### PROBLEM TO SOLVE
Reproduce the listing below in its entirety. Change nothing.

### DATA
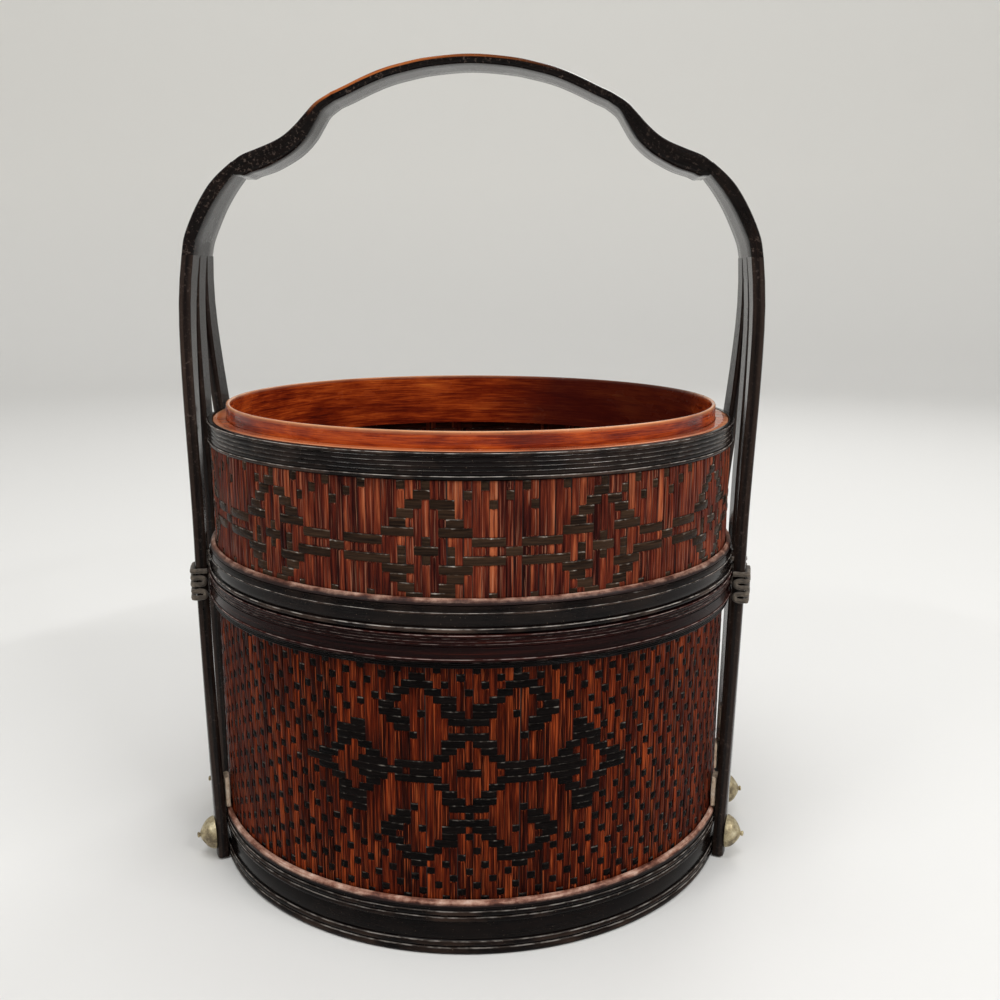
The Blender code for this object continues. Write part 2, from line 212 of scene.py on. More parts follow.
def splintFinish(name, look):  # the grain runs up each splint
    f = Finish(name, 0.4, 0.015, (0.04, 0.12, 1.4))
    tone = f.tone()
    fine = f.noise(f.shift(f.place(look["grain"], look["grain"], 45), tone, 37.0), detail=4.0, rough=0.6)
    broad = f.noise(f.shift(f.place(420, 420, 26), tone, 11.0), detail=2.0)
    stain = f.noise(f.place(28, 28, 36))
    streaks = f.noise(f.shift(f.place(2300, 2300, 34), tone, 53.0), detail=2.0)
    drift = f.times(f.calc("SUBTRACT", tone, 0.5), look["spread"])
    body = f.ramp(f.plus(f.blend(fine, 0.55, broad, 0.45), drift),
                  (0.37, look["deep"]), (0.47, look["red"]), (0.56, look["warm"]), (0.66, look["bright"]))
    aged = f.mix(f.ramp(stain, (0.42, 0.0), (0.7, look["aging"])), body, look["deep"])
    streaked = f.mix(f.ramp(streaks, (0.58, 0.0), (0.68, look["streaking"])), aged, look["streak"])
    f.bump(fine, 0.12, 0.5)
    return f.use(Base_Color=streaked, Roughness=f.ramp(fine, (0.3, 0.28), (0.75, 0.5)))


# The pale colour, the glint colour and the edge share make the painted highlight along each weft's upper side
lowerWeftLook = {"dark": (4, 3, 3), "light": (16, 11, 10), "wearAndHighlight": (58, 53, 48), "glint": (176, 168, 158),
                 "gloss": 0.14, "edge": 0.45}
trayWeftLook = {"dark": (22, 15, 11), "light": (62, 45, 33), "wearAndHighlight": (124, 108, 94),
                "glint": (226, 216, 204), "gloss": 0.17, "edge": 0.8}
# The inside weft keeps its own dark red, lifted brighter as painted light for the dim inside of the tray
innerWeftLook = {"dark": (30, 16, 13), "light": (92, 48, 35), "wearAndHighlight": (116, 76, 58),
                 "glint": (226, 204, 184), "gloss": 0.2, "edge": 0.55}


def weftFinish(name, look):  # painted highlight: the upper side is painted pale, with painted glint specks
    f = Finish(name, 0.24, 0.015, (0.06, 0.06, 1.4))
    tone = f.tone()
    fine = f.noise(f.shift(f.place(90, 90, 1900), tone, 41.0), detail=4.0)
    patch = f.noise(f.shift(f.place(260, 260, 300), tone, 23.0), detail=2.0)
    glints = f.noise(f.place(520, 520, 900), detail=2.0)
    body = f.ramp(f.plus(fine, f.times(tone, 0.25)), (0.4, look["dark"]), (0.85, look["light"]))
    # painted highlight: the share of the pale line comes from how far the surface faces up
    litUpperSide = f.plus(f.axis("Z", "Normal"), f.times(patch, 0.5))
    line = f.mix(f.ramp(glints, (0.5, 0.0), (0.62, 1.0)), look["wearAndHighlight"], look["glint"])
    wearAndHighlight = f.mix(f.ramp(litUpperSide, (0.5, 0.0), (0.72, look["edge"])), body, line)
    f.bump(fine, 0.08, 0.6)
    f.bump(patch, 0.25, 0.35)
    gloss = look["gloss"]
    return f.use(Base_Color=wearAndHighlight, Roughness=f.ramp(patch, (0.35, gloss), (0.75, gloss + 0.22)))


def paintedCrestHighlight(f, patch, glints, look):  # painted highlight: a thin pale line with glint specks on the upper side of each bead, as share and colour
    rise = f.blend(f.axis("Z", "Normal"), 0.8, patch, 0.25)
    share = f.ramp(rise, (0.46, 0.0), (0.54, look["crestHighlight"]), (0.66, look["crestHighlight"]), (0.76, 0.0))
    return share, f.mix(f.ramp(glints, (0.42, 0.0), (0.62, 1.0)), look["line"], look["glint"])


# The line and glint colours and the crest share make the painted highlight along the upper side of each bead
blackHoopLook = {"dark": (5, 4, 4), "light": (20, 14, 13), "worn": (124, 98, 84), "line": (86, 76, 70),
                 "glint": (206, 198, 190), "speck": (150, 130, 112), "wear": 0.3, "dust": 0.4, "crestHighlight": 0.6,
                 "coat": 0.2, "gloss": 0.11}
# The foot ring's copy is darker, as painted shade low on the basket, with less wear and a fainter painted
# highlight
footHoopLook = {**blackHoopLook, "dark": (4, 3, 3), "light": (15, 10, 9), "worn": (110, 84, 70),
                "wear": 0.2, "crestHighlight": 0.36, "coat": 0.14}


# Hoops: the grain runs round them, the lacquer has rubbed thin on the beads, and a painted highlight with glint
# specks lines the upper side of each bead
def hoopFinish(name, look):
    f = Finish(name, 0.2, 0.03, (look["coat"], 0.05, 1.4))
    fine = f.noise(f.place(70, 70, 2600), detail=4.0, rough=0.6)
    long = f.noise(f.place(14, 14, 700))
    patch = f.noise(f.place(60, 60, 90), detail=4.0)
    specks = f.noise(f.place(1500), detail=2.0)
    glints = f.noise(f.place(240, 240, 900))
    body = f.ramp(f.blend(long, 0.6, fine, 0.4), (0.36, look["dark"]), (0.66, look["light"]))
    worn = f.times(f.tone(), f.ramp(patch, (0.42, 0.0), (0.68, 1.0)))
    wearAndHighlight = f.mix(f.times(worn, look["wear"]), body, look["worn"])
    share, line = paintedCrestHighlight(f, patch, glints, look)
    lined = f.mix(share, wearAndHighlight, line)
    dusty = f.mix(f.ramp(specks, (0.7, 0.0), (0.78, look["dust"])), lined, look["speck"])
    f.bump(fine, 0.06, 0.7)
    f.bump(patch, 0.2, 0.15)
    gloss = look["gloss"]
    return f.use(Base_Color=dusty, Roughness=f.ramp(patch, (0.3, gloss), (0.8, gloss + 0.2)))


# The line and glint colours and the crest share make the painted highlight on each bead
rimLook = {"dark": (9, 3, 3), "brown": (27, 9, 8), "red": (66, 24, 16), "edge": (7, 5, 5),
           "line": (84, 44, 38), "glint": (200, 180, 172), "crestHighlight": 0.5, "rise": 350}


def rimFinish(name, look):  # dark red band with a black bound edge below it, and a painted highlight on each bead
    f = Finish(name, 0.22, 0.03, (0.09, 0.06, 1.4))
    fine = f.noise(f.place(60, 60, 2600), detail=4.0, rough=0.6)
    long = f.noise(f.place(12, 12, 800))
    patch = f.noise(f.place(45, 45, 160), detail=4.0)
    ragged = f.noise(f.place(230, 230, 60))
    glints = f.noise(f.place(240, 240, 900))
    body = f.ramp(f.blend(long, 0.55, fine, 0.45),
                  (0.36, look["dark"]), (0.54, look["brown"]), (0.72, look["red"]))
    above = f.calc("SUBTRACT", f.axis("Z"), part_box("lower_rim_band")[0].z)
    level = f.calc("SUBTRACT", f.times(above, look["rise"]), f.times(ragged, 0.6))
    share, line = paintedCrestHighlight(f, patch, glints, look)
    bound = f.mix(f.ramp(level, (0.34, 1.0), (0.56, 0.0)), f.mix(share, body, line), look["edge"])
    f.bump(fine, 0.08, 0.7)
    return f.use(Base_Color=bound, Roughness=f.ramp(patch, (0.3, 0.16), (0.8, 0.4)))


# The dimmest colour and the shade amount make the painted shade at the right of the far side
collarLook = {"deep": (70, 18, 12), "red": (124, 38, 14), "warm": (184, 76, 26), "bright": (220, 116, 44),
              "worn": (204, 146, 104), "paintedShadow": (62, 18, 15), "pit": (40, 12, 8), "shade": 0.85}
rimCoreLook = {**collarLook, "deep": (84, 28, 16), "red": (142, 58, 26), "warm": (176, 84, 36),
               "bright": (204, 120, 62), "worn": (206, 150, 112), "shade": 0.4}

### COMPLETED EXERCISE
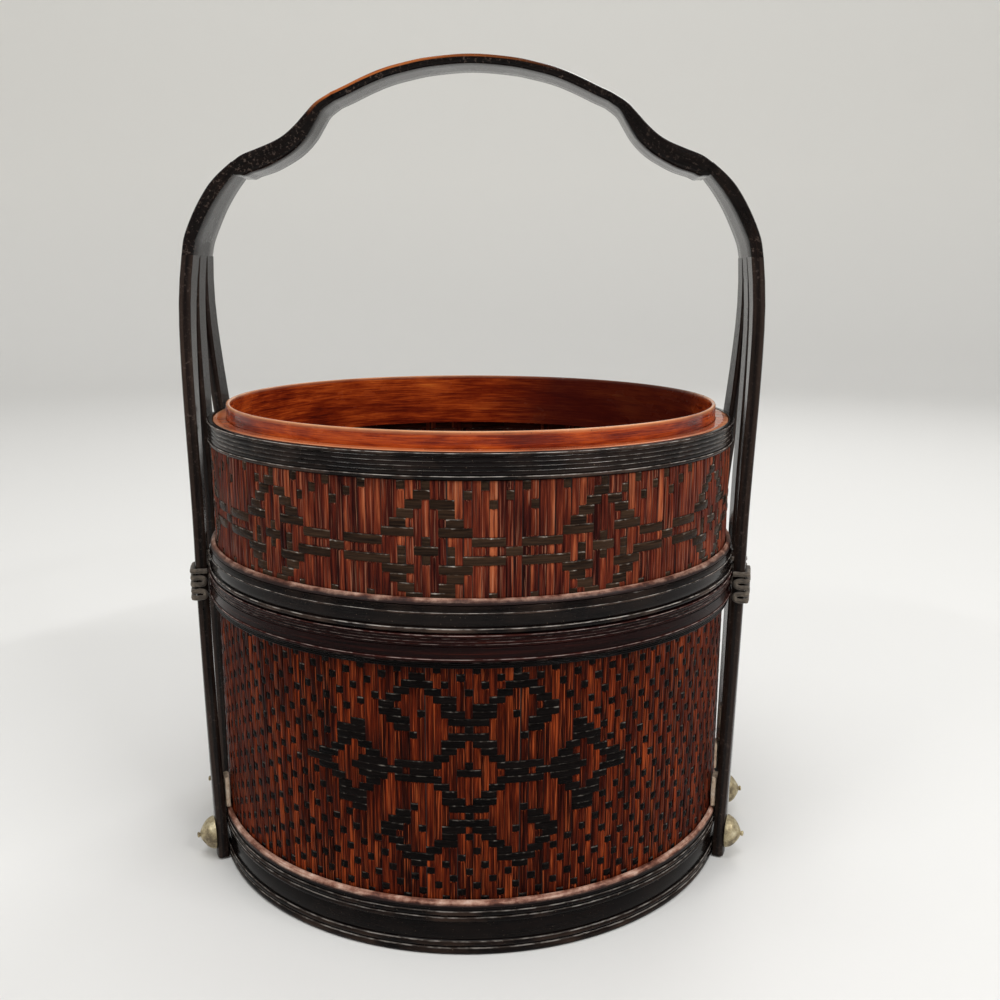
The Blender code for this object continues. Write part 2, from line 212 of scene.py on. More parts follow.
def splintFinish(name, look):  # the grain runs up each splint
    f = Finish(name, 0.4, 0.015, (0.04, 0.12, 1.4))
    tone = f.tone()
    fine = f.noise(f.shift(f.place(look["grain"], look["grain"], 45), tone, 37.0), detail=4.0, rough=0.6)
    broad = f.noise(f.shift(f.place(420, 420, 26), tone, 11.0), detail=2.0)
    stain = f.noise(f.place(28, 28, 36))
    streaks = f.noise(f.shift(f.place(2300, 2300, 34), tone, 53.0), detail=2.0)
    drift = f.times(f.calc("SUBTRACT", tone, 0.5), look["spread"])
    body = f.ramp(f.plus(f.blend(fine, 0.55, broad, 0.45), drift),
                  (0.37, look["deep"]), (0.47, look["red"]), (0.56, look["warm"]), (0.66, look["bright"]))
    aged = f.mix(f.ramp(stain, (0.42, 0.0), (0.7, look["aging"])), body, look["deep"])
    streaked = f.mix(f.ramp(streaks, (0.58, 0.0), (0.68, look["streaking"])), aged, look["streak"])
    f.bump(fine, 0.12, 0.5)
    return f.use(Base_Color=streaked, Roughness=f.ramp(fine, (0.3, 0.28), (0.75, 0.5)))


# The pale colour, the glint colour and the edge share make the painted highlight along each weft's upper side
lowerWeftLook = {"dark": (4, 3, 3), "light": (16, 11, 10), "wearAndHighlight": (58, 53, 48), "glint": (176, 168, 158),
                 "gloss": 0.14, "edge": 0.45}
trayWeftLook = {"dark": (22, 15, 11), "light": (62, 45, 33), "wearAndHighlight": (124, 108, 94),
                "glint": (226, 216, 204), "gloss": 0.17, "edge": 0.8}
# The inside weft keeps its own dark red, lifted brighter as painted light for the dim inside of the tray
innerWeftLook = {"dark": (30, 16, 13), "light": (92, 48, 35), "wearAndHighlight": (116, 76, 58),
                 "glint": (226, 204, 184), "gloss": 0.2, "edge": 0.55}


def weftFinish(name, look):  # painted highlight: the upper side is painted pale, with painted glint specks
    f = Finish(name, 0.24, 0.015, (0.06, 0.06, 1.4))
    tone = f.tone()
    fine = f.noise(f.shift(f.place(90, 90, 1900), tone, 41.0), detail=4.0)
    patch = f.noise(f.shift(f.place(260, 260, 300), tone, 23.0), detail=2.0)
    glints = f.noise(f.place(520, 520, 900), detail=2.0)
    body = f.ramp(f.plus(fine, f.times(tone, 0.25)), (0.4, look["dark"]), (0.85, look["light"]))
    # painted highlight: the share of the pale line comes from how far the surface faces up
    litUpperSide = f.plus(f.axis("Z", "Normal"), f.times(patch, 0.5))
    line = f.mix(f.ramp(glints, (0.5, 0.0), (0.62, 1.0)), look["wearAndHighlight"], look["glint"])
    wearAndHighlight = f.mix(f.ramp(litUpperSide, (0.5, 0.0), (0.72, look["edge"])), body, line)
    f.bump(fine, 0.08, 0.6)
    f.bump(patch, 0.25, 0.35)
    gloss = look["gloss"]
    return f.use(Base_Color=wearAndHighlight, Roughness=f.ramp(patch, (0.35, gloss), (0.75, gloss + 0.22)))


def paintedCrestHighlight(f, patch, glints, look):  # painted highlight: a thin pale line with glint specks on the upper side of each bead, as share and colour
    rise = f.blend(f.axis("Z", "Normal"), 0.8, patch, 0.25)
    share = f.ramp(rise, (0.46, 0.0), (0.54, look["crestHighlight"]), (0.66, look["crestHighlight"]), (0.76, 0.0))
    return share, f.mix(f.ramp(glints, (0.42, 0.0), (0.62, 1.0)), look["line"], look["glint"])


# The line and glint colours and the crest share make the painted highlight along the upper side of each bead
blackHoopLook = {"dark": (5, 4, 4), "light": (20, 14, 13), "worn": (124, 98, 84), "line": (86, 76, 70),
                 "glint": (206, 198, 190), "speck": (150, 130, 112), "wear": 0.3, "dust": 0.4, "crestHighlight": 0.6,
                 "coat": 0.2, "gloss": 0.11}
# The foot ring's copy is darker, as painted shade low on the basket, with less wear and a fainter painted
# highlight
footHoopLook = {**blackHoopLook, "dark": (4, 3, 3), "light": (15, 10, 9), "worn": (110, 84, 70),
                "wear": 0.2, "crestHighlight": 0.36, "coat": 0.14}


# Hoops: the grain runs round them, the lacquer has rubbed thin on the beads, and a painted highlight with glint
# specks lines the upper side of each bead
def hoopFinish(name, look):
    f = Finish(name, 0.2, 0.03, (look["coat"], 0.05, 1.4))
    fine = f.noise(f.place(70, 70, 2600), detail=4.0, rough=0.6)
    long = f.noise(f.place(14, 14, 700))
    patch = f.noise(f.place(60, 60, 90), detail=4.0)
    specks = f.noise(f.place(1500), detail=2.0)
    glints = f.noise(f.place(240, 240, 900))
    body = f.ramp(f.blend(long, 0.6, fine, 0.4), (0.36, look["dark"]), (0.66, look["light"]))
    worn = f.times(f.tone(), f.ramp(patch, (0.42, 0.0), (0.68, 1.0)))
    wearAndHighlight = f.mix(f.times(worn, look["wear"]), body, look["worn"])
    share, line = paintedCrestHighlight(f, patch, glints, look)
    lined = f.mix(share, wearAndHighlight, line)
    dusty = f.mix(f.ramp(specks, (0.7, 0.0), (0.78, look["dust"])), lined, look["speck"])
    f.bump(fine, 0.06, 0.7)
    f.bump(patch, 0.2, 0.15)
    gloss = look["gloss"]
    return f.use(Base_Color=dusty, Roughness=f.ramp(patch, (0.3, gloss), (0.8, gloss + 0.2)))


# The line and glint colours and the crest share make the painted highlight on each bead
rimLook = {"dark": (9, 3, 3), "brown": (27, 9, 8), "red": (66, 24, 16), "edge": (7, 5, 5),
           "line": (84, 44, 38), "glint": (200, 180, 172), "crestHighlight": 0.5, "rise": 350}


def rimFinish(name, look):  # dark red band with a black bound edge below it, and a painted highlight on each bead
    f = Finish(name, 0.22, 0.03, (0.09, 0.06, 1.4))
    fine = f.noise(f.place(60, 60, 2600), detail=4.0, rough=0.6)
    long = f.noise(f.place(12, 12, 800))
    patch = f.noise(f.place(45, 45, 160), detail=4.0)
    ragged = f.noise(f.place(230, 230, 60))
    glints = f.noise(f.place(240, 240, 900))
    body = f.ramp(f.blend(long, 0.55, fine, 0.45),
                  (0.36, look["dark"]), (0.54, look["brown"]), (0.72, look["red"]))
    above = f.calc("SUBTRACT", f.axis("Z"), part_box("lower_rim_band")[0].z)
    level = f.calc("SUBTRACT", f.times(above, look["rise"]), f.times(ragged, 0.6))
    share, line = paintedCrestHighlight(f, patch, glints, look)
    bound = f.mix(f.ramp(level, (0.34, 1.0), (0.56, 0.0)), f.mix(share, body, line), look["edge"])
    f.bump(fine, 0.08, 0.7)
    return f.use(Base_Color=bound, Roughness=f.ramp(patch, (0.3, 0.16), (0.8, 0.4)))


# The dimmest colour and the shade amount make the painted shade at the right of the far side
collarLook = {"deep": (70, 18, 12), "red": (124, 38, 14), "warm": (184, 76, 26), "bright": (220, 116, 44),
              "worn": (204, 146, 104), "paintedShadow": (62, 18, 15), "pit": (40, 12, 8), "shade": 0.85}
rimCoreLook = {**collarLook, "deep": (84, 28, 16), "red": (142, 58, 26), "warm": (176, 84, 36),
               "bright": (204, 120, 62), "worn": (206, 150, 112), "shade": 0.4}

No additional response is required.